We reach the conclusion that the Attorney General was correct in refusing to institute usurpation proceedings, as requested by the plaintiffs; and that the demurrer to the complaint was properly sustained.

Affirmed.

NOTES

[1] In Vanhoose v. Yingling, supra, Mr. Justice Frank G. Smith stated the limits of a mandamus proceeding such as is the one in the case at bar: "A general statement of the law, as applied to the facts of this case is as follows: The prosecuting attorney has the discretion to determine for himself whether a county officer is usurping the office, and if he concludes that there is no usurpation under the facts as he finds them to be, he is under no duty to act because some citizen, on the same state of the facts, has reached a different conclusion as to the eligibility of the officer. But where an honest judgment, intelligently exercised, can lead to only one conclusion, and that conclusion is that the officer is not eligible to hold the office, then there is no discretion, because the officer whose duty it is to act can then only determine whether he will obey the law and perform his duty, or will ignore the law and leave his duty unperformed.
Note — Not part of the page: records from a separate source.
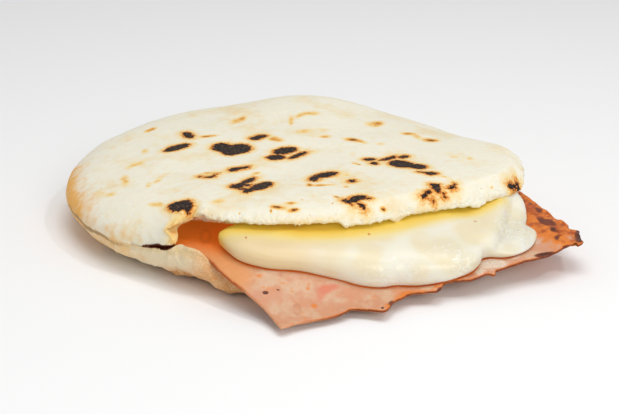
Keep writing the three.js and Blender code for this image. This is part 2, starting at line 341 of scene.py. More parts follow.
# Charred patches of the lid, by their pixels.
charPixels = {
    "farLeft": [(177, 147.5, 13, 2.6, 15), (188, 135, 5.5, 2.8, -20)],
    "farLarge": [(222, 147.5, 10, 4.3), (239, 149.3, 12, 4.8, 5), (231, 152, 9, 3.2)],
    "farMiddle": [(258.5, 137, 8.5, 2.0, 12), (255, 138.5, 4, 1.8)],
    "cup": [(285, 150.7, 12, 3.2, 8), (276, 157.5, 9.5, 2.6, 3), (298, 155.3, 10, 1.5, 18)],
    "thin": [(234, 169.7, 6, 1.8, 8), (243.5, 167.9, 7, 1.2, 10), (200, 177, 2, 1),
             (209, 177.4, 5, 0.9, 5), (215, 175.6, 2.2, 0.8, 35)],
    "centre": [(247, 181.5, 9, 2.2, 24), (237, 186.3, 7, 2.3, 5), (247, 185.2, 4, 1.2),
               (262, 186, 11, 3.4, 14), (249, 190.6, 7, 2, 15), (243, 189.3, 5, 0.9)],
    "nearLeft": [(178, 206.3, 10, 4.4, 6), (185.5, 204.8, 7, 5, 10)],
    "middle": [(326, 175, 11.5, 2.6, 8), (314.5, 179, 5, 2.4, 8), (352, 181, 4, 1.3, 5)],
    "near": [(358, 197.7, 8.5, 2.5, 8), (352.5, 200.7, 7, 2.0, 8), (345, 200.3, 2.8, 1.4),
             (362, 204.6, 3.6, 1.2, -25), (369.5, 198.3, 2, 0.8), (350, 203, 3, 1, -30)],
    "farRight": [(369, 159.3, 5.8, 1.5), (374, 163.2, 3.2, 1.5), (388.5, 158.8, 8.5, 1.4, 12),
                 (404, 157, 5, 1.4, 8)],
    "right": [(402, 164.3, 13, 3.4, -5), (417.5, 166.5, 9, 2.4, -4), (431.5, 173.3, 6, 1.6, -3),
              (420.5, 172, 3, 0.6, -5)],
    "nearRight": [(436, 187.2, 4.6, 3.6, -20), (431.5, 184.4, 2.4, 1.2), (426.5, 192.8, 5, 1.5, 22),
                  (438.5, 190.5, 2, 1), (433.5, 196, 1.6, 1.1), (444, 192.4, 2.2, 0.9),
                  (452, 187.4, 4.2, 1.7, 5), (454.5, 185.3, 1.0, 1.6)],
    "edge": [(512.7, 176, 3.6, 2.4, 10), (517.5, 173.5, 1.5, 2.8), (520.3, 178.7, 3.8, 1.4, -12)],
}
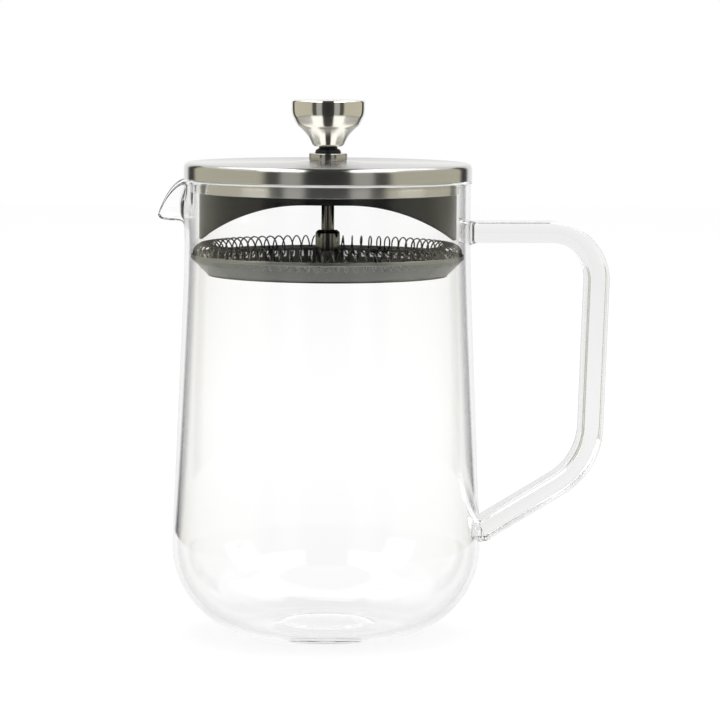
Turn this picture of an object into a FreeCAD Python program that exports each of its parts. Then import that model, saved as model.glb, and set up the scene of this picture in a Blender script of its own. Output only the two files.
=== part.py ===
import FreeCAD, Part
import math
import os
import Sketcher

# Glass coffee and tea jug with a lift-off steel lid and a short plunger filter.
# Frame: millimetres, +Z up, origin on the jug's axis in the plane it stands on,
# +X towards the handle, -X towards the spout.

doc = FreeCAD.newDocument("french_press")
sheet = doc.addObject("Spreadsheet::Sheet", "Sheet")

DIMENSIONS = {
    # jug body
    "rim_height": 168.0,
    "neck_radius": 52.7,
    "belly_radius": 57.3,
    "corner_radius": 33.0,
    "side_angle": 2.5,
    "wall": 1.9,
    "rim_polish": 0.5,
    # spout
    "spout_reach": 62.5,
    "spout_width": 30.0,
    "spout_drop": 14.6,
    "spout_tip_drop": 12.2,
    "spout_brow_radius": 24.0,
    "spout_nose_radius": 3.4,
    "spout_root_inset": 8.0,
    "spout_root_spread": 3.0,
    "spout_flank_inset": 2.2,
    "spout_flank_radius": 24.0,
    "spout_keel_lift": 0.6,
    "spout_hull_lift": 1.8,
    "spout_keel_draw": 1.3,
    "spout_hull_draw": 0.4,
    # handle
    "handle_thick": 7.0,
    "handle_deep": 18.0,
    "handle_round": 2.4,
    "handle_arm_height": 149.4,
    "handle_reach": 100.9,
    "handle_elbow_radius": 17.8,
    "handle_heel_reach": 98.2,
    "handle_heel_height": 62.5,
    "handle_heel_radius": 26.0,
    "handle_foot_height": 38.1,
    "foot_flare": 3.0,
    "foot_depth": 4.0,
    "foot_sink": 1.2,
    "handle_sink": 3.0,
    "clearance_cut": 5.0,
    # lid
    "lid_gap": 0.7,
    "fit_gap": 0.1,
    "lid_set_angle": -4.8,
    "cap_radius": 53.1,
    "cap_depth": 6.1,
    "cap_edge_radius": 2.2,
    "cap_sheet": 0.6,
    "cap_hem": 1.0,
    "boss_radius": 8.0,
    "boss_skirt": 14.0,
    "boss_rise": 0.8,
    "pan_radius": 48.3,
    "pan_sheet": 0.5,
    "pan_depth": 4.9,
    "guard_radius": 47.5,
    "guard_wall": 1.6,
    "guard_tip_drop": 21.2,
    "arch_flat": 7.4,
    "arch_radius": 61.0,
    "arch_top_drop": 6.6,
    "guard_deck_drop": 1.6,
    "guard_deck": 1.5,
    "guard_post_wall": 2.4,
    # bush and sleeve
    "flange_radius": 7.1,
    "flange_thick": 2.6,
    "stem_radius": 4.0,
    "nut_flats": 12.0,
    "nut_thick": 3.0,
    "washer_radius": 6.6,
    "washer_thick": 0.8,
    "thread_end": 0.5,
    "sleeve_radius": 3.1,
    "dome_radius": 4.85,
    "dome_height": 1.6,
    "dome_side": 0.7,
    "dome_draft": 0.2,
    "turned_edge": 0.35,
    "sleeve_tail": 3.0,
    "collar_radius": 3.4,
    "collar_height": 0.8,
    # plunger
    "rod_radius": 2.4,
    "rod_clearance": 0.05,
    "rod_tail": 3.1,
    "knob_height": 17.0,
    "knob_radius": 13.6,
    "knob_foot_radius": 5.2,
    "knob_bell_radius": 6.9,
    "knob_bell_height": 3.1,
    "knob_throat_radius": 8.4,
    "knob_throat_height": 5.0,
    "knob_belly_radius": 11.2,
    "knob_belly_height": 7.6,
    "knob_brow_radius": 12.7,
    "knob_brow_height": 9.9,
    "knob_rim_start": 12.8,
    "knob_edge": 0.9,
    "knob_socket": 8.0,
    "hub_radius": 4.55,
    "hub_height": 15.4,
    "hub_shoulder": 1.3,
    "hub_shoulder_in": 1.1,
    "filter_base": 133.5,
    "dish_radius": 44.6,
    "dish_slope_height": 6.4,
    "dish_rim_radius": 50.4,
    "dish_rim_height": 7.8,
    "mesh_thick": 0.25,
    "plate_radius": 44.1,
    "plate_rim_height": 6.3,
    "plate_sheet": 0.5,
    "slot_width": 1.5,
    "slot_height": 2.4,
    "slot_drop": 2.0,
    "cross_radius": 44.3,
    "opening_start": 13.0,
    "opening_margin": 7.0,
    "opening_start_half": 3.0,
    "opening_end_half": 9.0,
    "opening_start_round": 4.0,
    "opening_end_round": 20.0,
    "opening_count": 8,
    "end_nut_flats": 8.0,
    "end_nut_thick": 2.7,
    "coil_ring_radius": 45.9,
    "coil_radius": 3.6,
    "coil_height": 8.0,
    "coil_wire": 0.5,
    "coil_turns": 48,
    "plunger_play": 1.2,
}

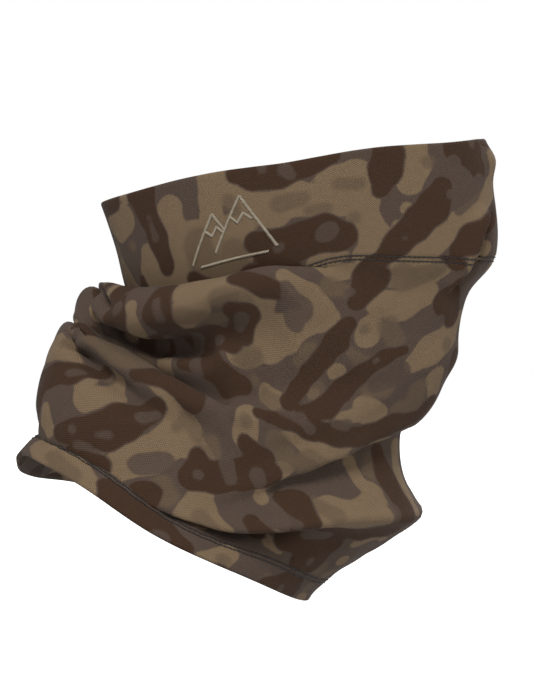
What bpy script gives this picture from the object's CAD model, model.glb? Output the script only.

No such discretion as this is vested in any officer, and under such circumstances, the prosecuting attorney may be compelled to act." Substituting "Attorney General" for "Prosecuting Attorney" in the paragraph quoted, gives us the governing rule in the case at ba

[2] Arkansas Statutes § 3-501, in the volume published in 1947, listed the Counties that composed the various Congressional Districts until the reapportionment under Act No. 297 of 1951. The 1956 Replacement Volume of Ark.Stats. contains § 3 509 et seq, which list the Counties composing the various Congressional Districts, as determined by Act No. 297 of 1951.